**Data block:**
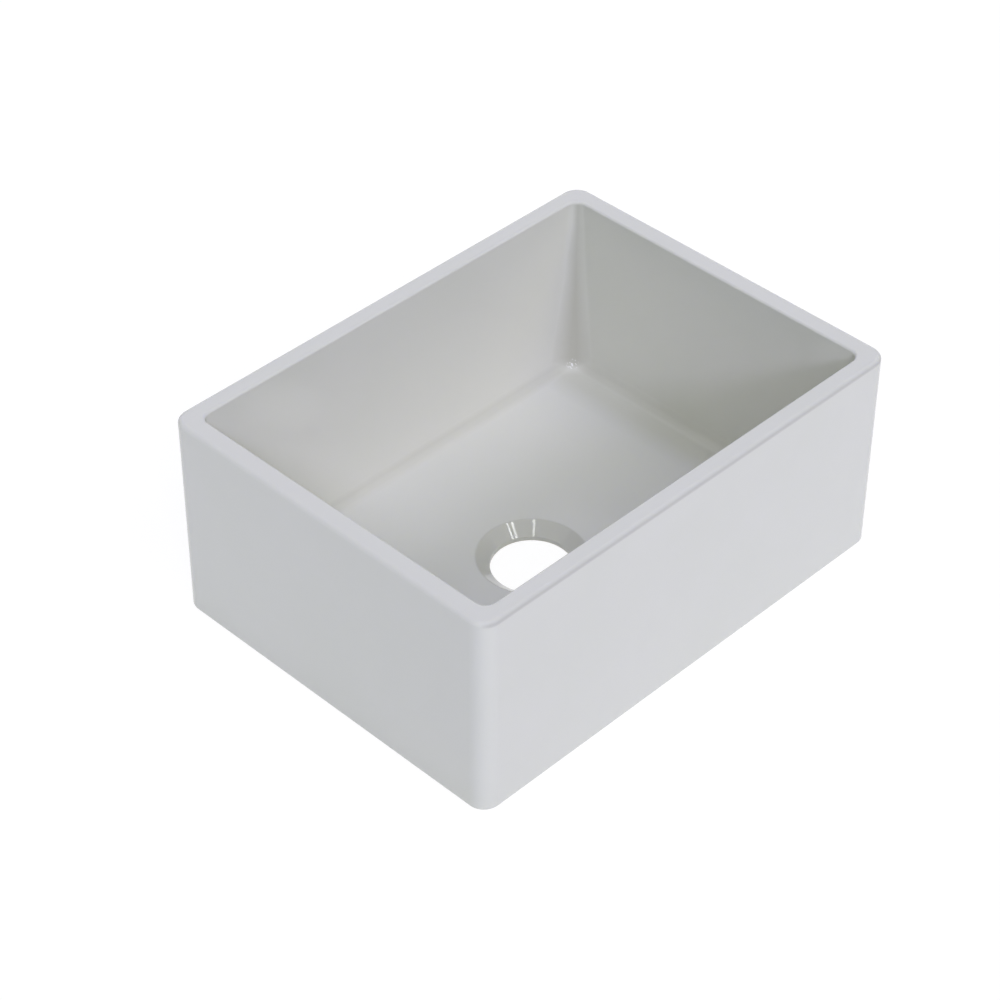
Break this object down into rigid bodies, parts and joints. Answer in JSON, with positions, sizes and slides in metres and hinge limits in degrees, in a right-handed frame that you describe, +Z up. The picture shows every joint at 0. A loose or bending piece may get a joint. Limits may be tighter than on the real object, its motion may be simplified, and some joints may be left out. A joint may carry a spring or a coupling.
{
  "type": "kitchen sink",
  "caption": "Plain-front fireclay kitchen sink: one deep rectangular bowl with thick flat-topped walls, a floor falling to a central waste hole with a tapered seat.",
  "frame": {"origin": "centre of the base, on the surface that carries the sink", "axes": "+X along the front, +Y from the front face to the back, +Z up out of the bowl"},
  "size_m": [0.6, 0.45, 0.25],
  "materials": {
    "glazed_fireclay": "smooth glossy white glaze"
  },
  "bodies": {
    "root": {"sink_bowl": "glazed_fireclay"}
  },
  "joints": []
}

**Work required:**
Quote each line of the listing above exactly.

**Solution to the problem:**
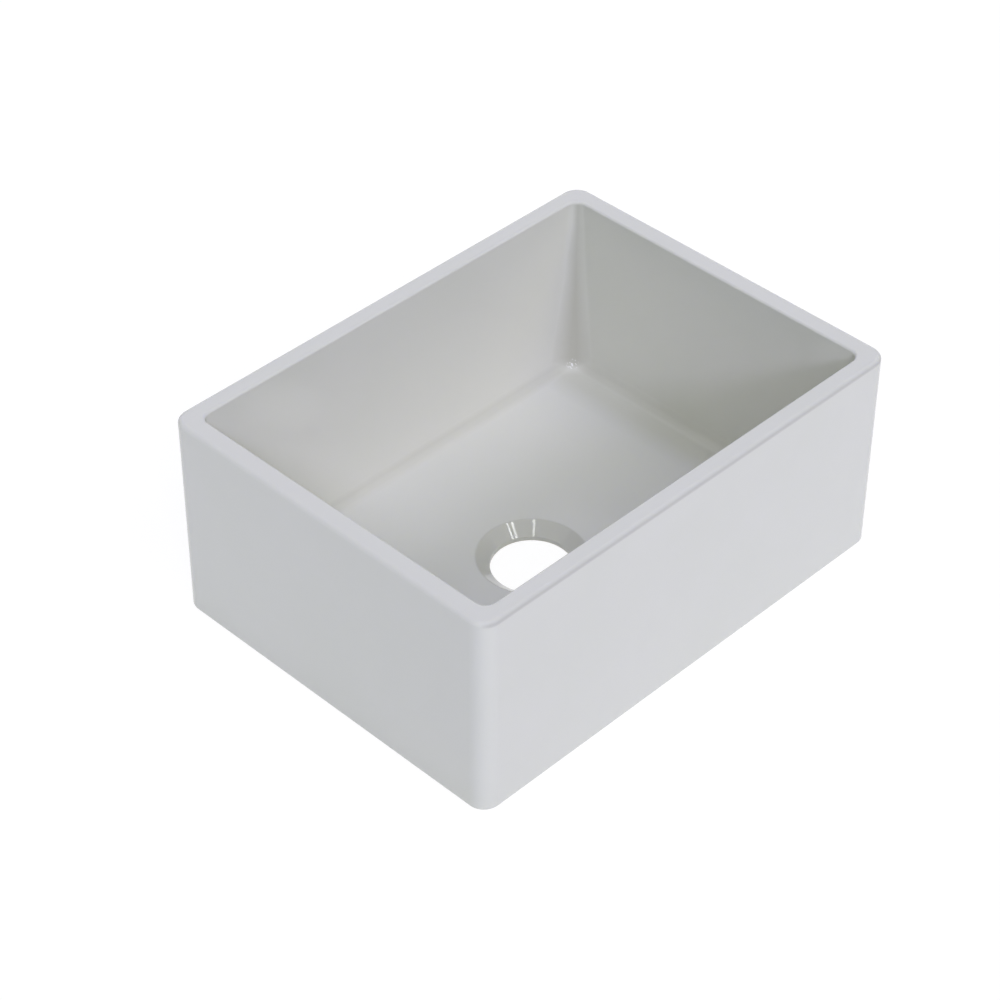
Break this object down into rigid bodies, parts and joints. Answer in JSON, with positions, sizes and slides in metres and hinge limits in degrees, in a right-handed frame that you describe, +Z up. The picture shows every joint at 0. A loose or bending piece may get a joint. Limits may be tighter than on the real object, its motion may be simplified, and some joints may be left out. A joint may carry a spring or a coupling.
{
  "type": "kitchen sink",
  "caption": "Plain-front fireclay kitchen sink: one deep rectangular bowl with thick flat-topped walls, a floor falling to a central waste hole with a tapered seat.",
  "frame": {"origin": "centre of the base, on the surface that carries the sink", "axes": "+X along the front, +Y from the front face to the back, +Z up out of the bowl"},
  "size_m": [0.6, 0.45, 0.25],
  "materials": {
    "glazed_fireclay": "smooth glossy white glaze"
  },
  "bodies": {
    "root": {"sink_bowl": "glazed_fireclay"}
  },
  "joints": []
}